Q: How long should an SEO A/B test run?
Most tests require a minimum of 2-4 weeks to account for weekly search patterns (e.g., weekday vs. weekend) and to gather enough impression data for reliability. The test should run until you achieve statistical significance or can observe a clear, sustained trend. Next step: Plan your test calendar in advance, committing to a full month for important pages to avoid premature conclusions.
Q: Can I A/B test meta descriptions like I test webpage content?
Not in the traditional sense, as you cannot serve different meta descriptions randomly to users from the same URL. SEO testing is sequential: you change the element site-wide, wait, and measure the aggregate impact. Next step: Approach meta description tests with the same hypothesis-driven, one-variable-at-a-time methodology used for title tags.

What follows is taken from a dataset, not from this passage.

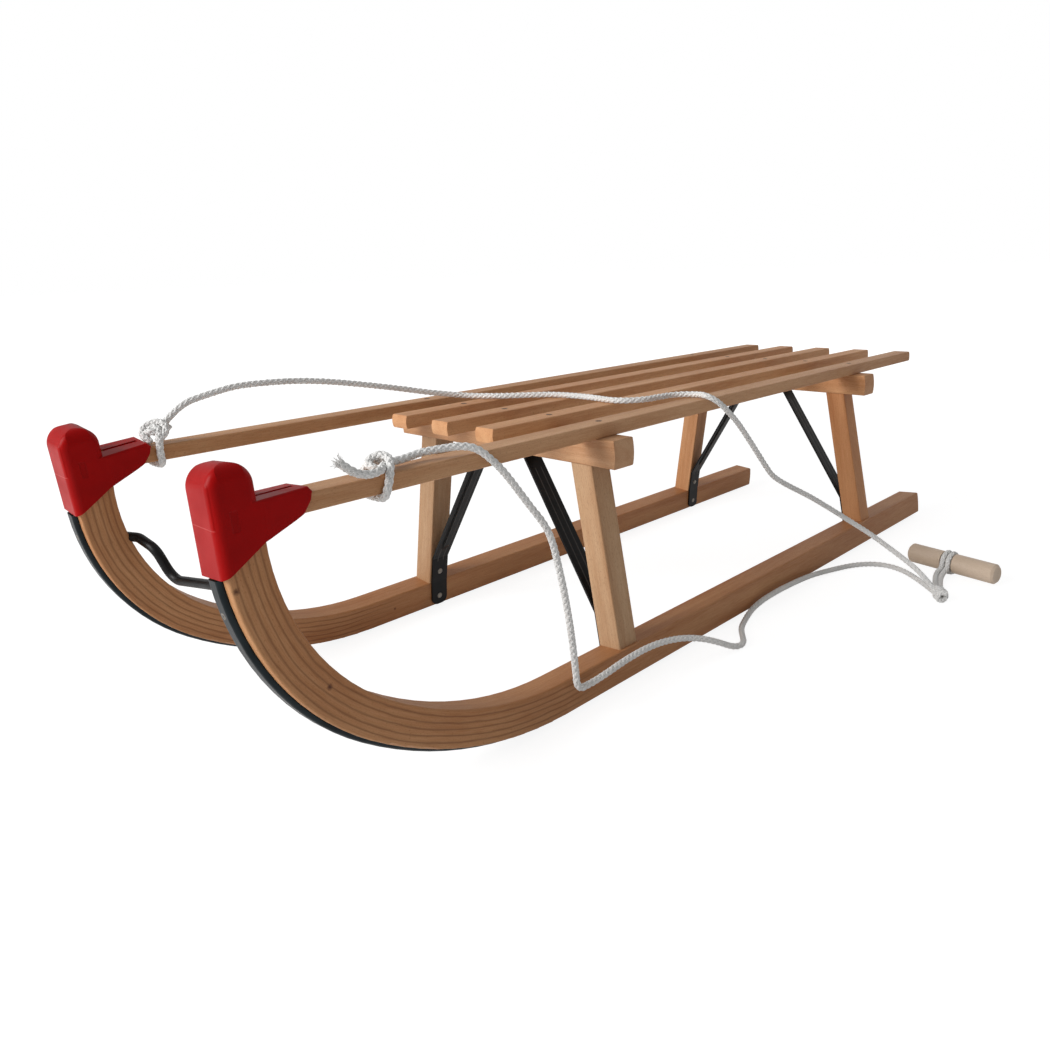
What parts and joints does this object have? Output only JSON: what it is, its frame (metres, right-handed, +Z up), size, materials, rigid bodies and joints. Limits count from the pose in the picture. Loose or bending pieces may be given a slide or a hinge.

Q: What should I do if my CTR test shows no change?
A null result is valuable data. It means your hypothesis about what would attract more clicks was incorrect for that audience. Document the finding. Next step: Re-evaluate the search intent and competitor appeals, then formulate a new hypothesis testing a different element or a more radical variant.
Q: Does a higher CTR impact my search rankings?
While Google states CTR is not a direct ranking factor, it is considered a strong user engagement signal. A listing that consistently gets more clicks for a given query may be seen as more relevant. Next step: Focus on CTR as a critical business metric for capturing traffic; any potential ranking benefit is a secondary positive outcome.
Q: Should I use emojis or special characters in title tags to boost CTR?
This can be a high-risk test. While emojis may increase visibility in some contexts, they can also appear unprofessional for B2B services, cause truncation issues, or not display correctly on all devices. Next step: If testing, do so cautiously on less critical pages first and monitor both CTR and brand perception metrics closely.